I wanted to kayak at the point Brazil, Colombia, and Peru meet, or at least bicycle in Argentina, but it hadn't been easy to get away, so when a week-sized opportunity opened up a week and a half in the future, I decided simply to go to Portugal. No visa required, and the flight was cheap. My objective was to mop up some of the few areas of that country I hadn't yet seen: Madeira for one, Bragança for another.

Europe is eye candy, and analysis of Europe is the biochemistry of digesting sugar: this doesn't sound like much fun. But I must say here if nowhere else that Madeira is fresh and attractive and functional, the people are OK, and there's tons to do. You should take someone and go.

Something Europe is very good at reminding you of, though in truth quite a lot of American places can remind you of it too: just how neurotic recycling is.

Portuguese girls figured out at last: they don't smile. They do everything else right. They dress well. They look intelligent. Nobody wears glasses better. But that's all. Had me wondering for years.

Word I've never heard before, yet for which I will take no credit for inventing: "euroglyph." Any of those alingual graphic interjections, meaning anything from "Your brakes are shot" to "Your toast is done." The coinage is so obvious I can't believe I'm the first person to think of it.

You hear about those towns in Nevada where the only building is a brothel: I've been all over Nevada and I don't believe I've seen such a thing. But I thought of this all the same, as I tried to find something to compare a tourist town (or island, in the case of Madeira) to. At first I wondered if all one-industry places do a certain thing a certain way, regardless of the industry itself; and maybe they do. For the moment, though, I'll venture that if your industry depends totally on visitors, the word happiness crops up with outsize frequency. "If somebody isn't enjoying himself, somebody else isn't doing his job!" Bet nobody ever says THAT in a mining town.

Good example of a stupid question: "What's the mission statement of the Portuguese Skating Federation?"

Possible example of a shrewd question: "If the EU flag were flown at half-staff, what could it possibly mean?"

Portuguese data that actually mean nothing: (1) octopus on pizza; (2) special line at Immigration for people from any of the eight lusophone countries.

And while Canadians wonder where they'll get same-day healthcare if the U.S. puts that out of business: Africans might wonder what they'll do if Europe goes Moslem. Portugal turns out to be a good place to think about this because its journalists cover its ex-colonies with above-average attention. And absolutely-average insight: before, after, and during the recent fracas in Guinea-Bissau, Africans have remained statues, requiring only slightly more food, and being asked their opinion a good deal less. Europe insists this be so. Anyway, I'd guess that an Islamic European government would view bleeding-heart "charity" in a very different light.

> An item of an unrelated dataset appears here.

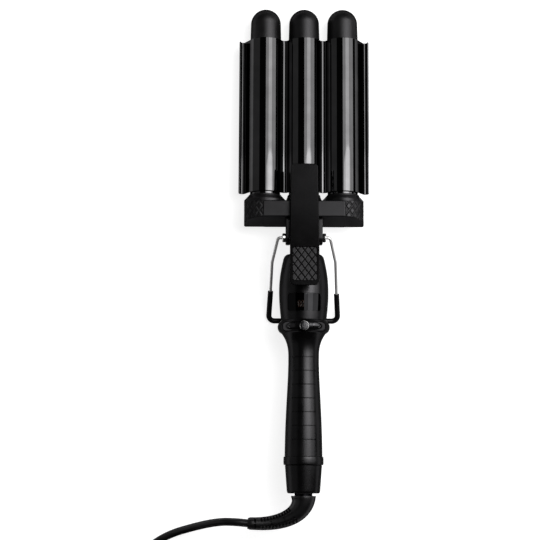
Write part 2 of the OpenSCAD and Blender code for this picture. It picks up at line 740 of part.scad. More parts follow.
// A shallow ring in the front of the grip
module groove(s) {
  intersection() {
    turned() polygon([[20, s + 0.45], [groove_floor(s), s + 0.45], [groove_floor(s), s - 0.45], [20, s - 0.45]]);
    box([-groove_half, s - 1, 0], [groove_half, s + 1, 20]);
  }
}
function groove_floor(s) = lookup(s, [for (p = reversed(concat(flare_side, grip_side))) [p[1], p[0]]]) - 0.5;
module bezel_recess() {
  difference() {
    bezel_cut(0);
    handle_skin(bezel_sink, ring_low_s - 2, ring_top_s + 2);
  }
}
module handle_screws() {
  color("dimgray") for (p = post_places) screw(p[0], p[1], post_screw_seat, post_screw_tip);
}
module display_window() {
  color("#050506") intersection() {
    difference() {
      handle_skin(window_sink, window_s - window_h, window_s + window_h);
      handle_skin(window_sink + window_t, window_s - window_h - 1, window_s + window_h + 1);
    }
    window_cut(-seat_gap);
  }
}
module display_module() {
  half_w = 10;
  half_h = 5.5;
  top = sqrt(pow(bulb_r - window_sink - window_t - 1.4, 2) - pow(half_w, 2)) - air;
  color("#202224") box([-half_w, window_s - half_h, board_top], [half_w, window_s + half_h, top]);
}
module control_board() {
  half_w = 10.3;
  wing = 14.8;
  switch_half = 2;
  color("darkgreen") {
    box([-half_w, board_low_s, board_rise], [half_w, board_high_s, board_top]);
    box([-wing, button_s - 2.9, board_rise], [wing, button_s + 3.1, board_top]);
  }
  // push switches on the front
  color("#303030") for (x = [-side_stem_x, 0, side_stem_x])
    box([x - switch_half, button_s - switch_half, board_top],
      [x + switch_half, button_s + switch_half, board_top + switch_h]);
  // relay, capacitor and terminal block on the back
  color("royalblue") box([-8, -66, board_rise - 7], [8, -50, board_rise]);
  color("black") rod(-4, board_rise - 3.9, 4, -48, -37);
  color("#303030") box([-6, -34, heater_wire_rise + wire_outer_r + 0.05], [6, -27, board_rise]);
}
module internal_wiring() {
  color("#303030") for (x = [-feed_wire_x, feed_wire_x]) rod(x, feed_wire_rise, wire_outer_r, spigot_low + 2, -70);
  color("white") for (x = [-3.4, 0, 3.4]) rod(x, heater_wire_rise, wire_outer_r, -34, chassis_s - seat_gap);
}
module button_left() {
  side_button(-1);
}
module button_right() {
  side_button(1);
}
stem_r = 1.6;
stem_foot = board_top + switch_h + button_travel + 0.1;
// A layer of the button field that follows the ring's outer face
module button_layer(inset, depth) {
  difference() {
    handle_skin(inset, ring_low_s - 2, ring_top_s + 2);
    handle_skin(inset + depth, ring_low_s - 3, ring_top_s + 3);
  }
}
module side_button(side) {
  flange = 0.5;
  cap_depth = 2;
  color("#242427") {
    intersection() {
      button_layer(bezel_sink - 0.3, cap_depth);
      upward(0, ring_r + 5) side_button_outline(side, -run_gap);
    }
    // the flange below the shell keeps the button in
    intersection() {
      button_layer(shell_wall + 2 * seat_gap, 0.5);
      upward(0, ring_r + 5) side_button_outline(side, flange);
    }
    up_rod(side * side_stem_x, button_s, stem_r, stem_foot,
      sqrt(pow(ring_r - cap_depth, 2) - pow(side_stem_x, 2)));
  }
}
power_top = ring_r;
power_rim = 1.1;
module button_power() {
  color("#242427") {
    up_rod(0, button_s, power_r - power_rim, power_top - 3, power_top);
    up_rod(0, button_s, stem_r, stem_foot, power_top - 2.9);
    box([-power_r - 0.9, button_s - 3, power_top - 5], [power_r + 0.9, button_s + 3, power_top - 4.2]);
  }
}
module power_ring() {
  color("gainsboro") difference() {
    up_rod(0, button_s, power_r, power_top - 2.3, power_top + 0.1);
    up_rod(0, button_s, power_r - power_rim + 0.02, power_top - 3, power_top + 1);
  }
}
module handle_band() {
  bore = grip_r - 1 + seat_gap;
  low = cap_top_s;
  color("#18181a") turned() polygon([[bore, low], [band_r - 0.5, low], [band_r - 0.1, low + 0.6],
    [band_r, low + 2.5], [band_r - 0.1, grip_low_s - 0.9], [band_r - 0.5, grip_low_s - 0.1], [bore, grip_low_s - 0.1]]);
}
module end_cap() {
  top_r = grip_r - 0.3;
  wall = 2.2;
  socket_r = grip_r - 1 - shell_wall - seat_gap;
  color("#1c1c1e") difference() {
    turned() polygon([[0, cap_top_s], [top_r, cap_top_s], [cap_low_r + 0.2, cap_low_s + 2],
      [cap_low_r - 0.2, cap_low_s + 0.7], [cap_low_r - 1, cap_low_s], [0, cap_low_s]]);
    // seat of the shells' spigot
    turned() polygon([[0, cap_top_s + 1], [grip_r - 1 + seat_gap, cap_top_s + 1],
      [grip_r - 1 + seat_gap, spigot_low - seat_gap], [0, spigot_low - seat_gap]]);
    rod(0, 0, core_flange_r + 0.4, cap_low_s + 4, cap_top_s);
    rod(0, 0, core_r + run_gap, cap_low_s - 1, cap_low_s + 5);
  }
}
socket_low = cap_low_s + 10;
module swivel_socket() {
  color("dimgray") difference() {
    union() {
      rod(0, 0, core_flange_r, socket_low, spigot_low + 1);
      rod(0, 0, grip_r - 1 - shell_wall - seat_gap, spigot_low, spigot_low + 6);
    }
    rod(0, 0, 3 + run_gap, socket_low - 1, socket_low + 5);
    for (x = [-feed_wire_x, feed_wire_x])
      rod(x, feed_wire_rise, wire_outer_r + seat_gap, spigot_low + 2 - seat_gap, spigot_low + 7);
  }
}
module swivel_core() {
  color("#101012") union() {
    rod(0, 0, core_r, elbow_top_s, cap_low_s + 5);
    rod(0, 0, core_flange_r, cap_low_s + 4 + air, socket_low - air);
    rod(0, 0, 3, socket_low - 1, socket_low + 4.5);
  }
}
module cord_elbow() {
  bend_s = elbow_top_s - elbow_lead;
  bend = [for (p = bez_points(elbow_path, elbow_steps)) [p[0], bend_s + p[1], 0]];
  radii = [for (i = [0:elbow_steps]) elbow_radius(i / elbow_steps)];
  color("#1a1a1c") swept(concat([[0, elbow_top_s, 0]], bend), concat([elbow_r], radii), 20);
}

// ---------------------------------------------------------------- cord and plug, on the table
module cord_tube(route) {
  swept(route, [for (p = route) cord_r], cord_sides);
}
module mains_cord() {
  color("#18181a") cord_tube(cord_route);
}
module cord_coil() {
  r0 = coil_r_in - cord_r;
  r1 = coil_r_out + cord_r;
  c = 2;
  color("#18181a") translate([coil_centre[0], coil_centre[1], 0]) difference() {
    rotate_extrude() polygon([[r0 + c, 0], [r1 - c, 0], [r1, c], [r1, coil_h - c], [r1 - c, coil_h],
      [r0 + c, coil_h], [r0, coil_h - c], [r0, c]]);
    tie_band(0.05);
  }
}
// The strap round the coil's turns; grow widens its cut in the coil
module tie_band(grow) {
  r0 = coil_r_in - cord_r - tie_t / 2;
  r1 = coil_r_out + cord_r + tie_t / 2;
  difference() {
    box([r0 - grow, -tie_w / 2 - grow, -1], [r1 + grow, tie_w / 2 + grow, coil_h + grow]);
    box([r0 + tie_t + grow, -tie_w, tie_t + grow], [r1 - tie_t - grow, tie_w, coil_h - tie_t - grow]);
  }
}
module cord_tie() {
  color("#262628") translate([coil_centre[0], coil_centre[1], 0]) intersection() {
    tie_band(0);
    box([0, -tie_w, 0], [coil_r_out * 2, tie_w, coil_h]);
  }
}
module cord_tail() {
  color("#18181a") cord_tube(tail_route);
}
module plug_body() {
  face = plug_len - plug_neck_len;
  color("#18181a") translate([plug_start[0], plug_start[1], 0]) {
    translate([0, 0, plug_start[2]]) rotate([0, 90, 0]) cylinder(h = plug_neck_len + 4, r = cord_r + 1.6);
    translate([plug_neck_len, 0, 0]) linear_extrude(plug_h)
      polygon([[0, -5.5], [5, -6.5], [12, -11], [16, -plug_half_w], [face, -plug_half_w],
        [face, plug_half_w], [16, plug_half_w], [12, 11], [5, 6.5], [0, 5.5]]);
  }
}
module plug_pins() {
  color("gold") for (side = [-1, 1]) translate([plug_start[0] + plug_len, plug_start[1] + side * plug_pin_gap / 2, plug_h / 2])
    rotate([0, 90, 0]) cylinder(h = plug_pin_len, r = plug_pin_r);
}

lay() barrel_tube(barrel_xs[0]);  // barrel_tube_left
lay() barrel_tube(barrel_xs[1]);  // barrel_tube_centre
lay() barrel_tube(barrel_xs[2]);  // barrel_tube_right
lay() barrel_tip(barrel_xs[0]);  // barrel_tip_left
lay() barrel_tip(barrel_xs[1]);  // barrel_tip_centre
lay() barrel_tip(barrel_xs[2]);  // barrel_tip_right
lay() barrel_collar(barrel_xs[0]);  // barrel_collar_left
lay() barrel_collar(barrel_xs[1]);  // barrel_collar_centre
lay() barrel_collar(barrel_xs[2]);  // barrel_collar_right
lay() heater(barrel_xs[0]);  // heater_left
lay() heater(barrel_xs[1]);  // heater_centre
lay() heater(barrel_xs[2]);  // heater_right
lay() thermistor();
lay() thermal_fuse();
lay() head_chassis();
lay() head_cover(1);  // head_front_cover
lay() head_cover(-1);  // head_rear_cover
lay() head_screws();
lay() neck_tube();
lay() pivot_saddle();
lay() hinge_pin();
lay() pivot_bushes();
lay() clamp_plate();
lay() clamp_bracket();
lay() clamp_lever();
lay() thumb_pad();
lay() clamp_rivets();
lay() clamp_spring();
lay() stand_wire();
lay() stand_sleeve();
lay() handle_shell(1);  // handle_front_shell
lay() handle_shell(-1);  // handle_rear_shell
lay() handle_screws();
lay() display_window();
lay() display_module();
lay() control_board();
lay() internal_wiring();
lay() button_left();
lay() button_power();
lay() power_ring();
lay() button_right();
lay() handle_band();
lay() end_cap();
lay() swivel_socket();
lay() swivel_core();
lay() cord_elbow();
mains_cord();
cord_coil();
cord_tail();
cord_tie();
plug_body();
plug_pins();
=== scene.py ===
import json
import math

import bmesh
import bpy
from mathutils import Matrix, Vector


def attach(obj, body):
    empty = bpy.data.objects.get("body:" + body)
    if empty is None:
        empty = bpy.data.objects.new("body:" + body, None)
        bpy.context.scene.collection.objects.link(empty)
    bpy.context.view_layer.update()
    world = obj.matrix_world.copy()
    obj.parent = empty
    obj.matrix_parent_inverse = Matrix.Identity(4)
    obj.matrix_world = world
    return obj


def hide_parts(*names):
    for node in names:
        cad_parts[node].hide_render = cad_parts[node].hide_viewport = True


bl_info = {
    "name": "Hair waver",
    "version": (1, 0, 0),
    "blender": (4, 5, 0),
    "location": "View3D > Sidebar > Waver",
    "description": "Dresses the packed three-barrel hair waver and sets up its studio",
    "category": "Object",
}

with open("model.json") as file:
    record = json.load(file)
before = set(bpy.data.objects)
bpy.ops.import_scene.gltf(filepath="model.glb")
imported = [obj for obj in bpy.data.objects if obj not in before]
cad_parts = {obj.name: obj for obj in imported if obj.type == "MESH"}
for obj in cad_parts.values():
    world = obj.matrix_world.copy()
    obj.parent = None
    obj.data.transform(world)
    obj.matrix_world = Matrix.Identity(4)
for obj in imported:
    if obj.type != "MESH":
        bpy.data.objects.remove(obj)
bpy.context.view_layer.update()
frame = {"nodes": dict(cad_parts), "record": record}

# The object is drawn upright in its own frame, in millimetres: x to the right, s along
# the handle towards the tips, rise towards the lever. It is then laid on the table.
MM = 0.001
WELD = 0.002
LIE = math.radians(2.47526)
LAY = Matrix.Translation((0, 0.0210899, 0.02033)) @ Matrix.Rotation(-LIE, 4, "X")

# Barrels and head
BARREL_R = 12.5
BARREL_WALL = 0.9
BARREL_PITCH = 32.0
BARREL_XS = {"left": -BARREL_PITCH, "centre": 0.0, "right": BARREL_PITCH}
BARREL_FOOT = 20.16
BARREL_END = 166.2
TIP_CENTRE = 181.3
TIP_STEP = 0.4
HEAD_LOW = 9.0
HEAD_TOP = 31.4
HEAD_MIDDLE = (HEAD_LOW + HEAD_TOP) / 2
FACE_LOW = 15.164
FACE_TOP = 28.364
HEAD_HALF = 49.4
HEAD_DEEP = 17.0
HEAD_CORNER = 15.5
COLLAR_TOP = 35.3
SMOOTH_HALF = 33.5
HEAD_SCREWS = [(-16, 24.36), (16, 24.36)]
HEAD_SEAT = -15.5
SCREW_WELL_R = 2.7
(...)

Managed Islamification: an oxymoron, of course - "promoting or accommodating political Islam" and "thinking clearly" are two different things. But I do wonder what would happen to putative moneymakers like Madeira. Would anybody have the sense to keep them running as outer-orbit amusement parks? And do they in fact turn a profit? I suspect Madeira collects a lot of cash from visitors - it sure did from me - but how do EU subventions compare to this sum? It may be worth noting that Funchal's central plaza is the Plaza of Autonomy. "Autonomy" translates as "Mom and Dad raised my allowance!"

In praise of Latin spirit: looking at a fine old restaurant in Terreiro da Luta, I might have snorted at this comical survival - around 1910, the locals built a tiny railway and the only trace of it now is the food service facility for the hungry Casey Joneses working what looks to have been a two-mile line. But then I thought better of it. The Portuguese themselves undertook this and, when you think about it, quite a lot of other things, on their own initiative, over many centuries, on continents and on specks in the ocean, in response to nothing. They decided to do things and didn't ask anybody else first. I thought of Slovenia - and I might have thought of pretty much all non-Latin Europe - and how pretty much everything there was a reaction to someone else's empires and someone else's wars.

The 1993 plebiscite: just tens of millions of hanging chads, and Brazil would've had an emperor again - and he would've been half-Bragança! It could've been a good story, and maybe it even has something to do with the Portuguese town of Bragança, where I went after Madeira. The place had an odd but familiar look, and could be taken to contradict what I said in the preceding paragraph. It comprised a smallish castle, a handsome village-sized downtown, and great aseptic hemorrhages of housing projects, apparently all built very recently. They looked OK, but the function of Bragança-vs.-time was clearly not differentiable over all ranges. The projects wouldn't stand out elsewhere in Europe. In Austria or Slovenia, you could jam them into a tight valley and they'd achieve a coziness and tourists would speak approvingly of these neat settlements. In this broad bare hilly space - ideal for a windy country walk - they were just too stark. Undoubtedly they had been summoned into existence by one not-exactly-Portuguese-government fiat, and paid for by another not-exactly-Portuguese-government's tax revenues.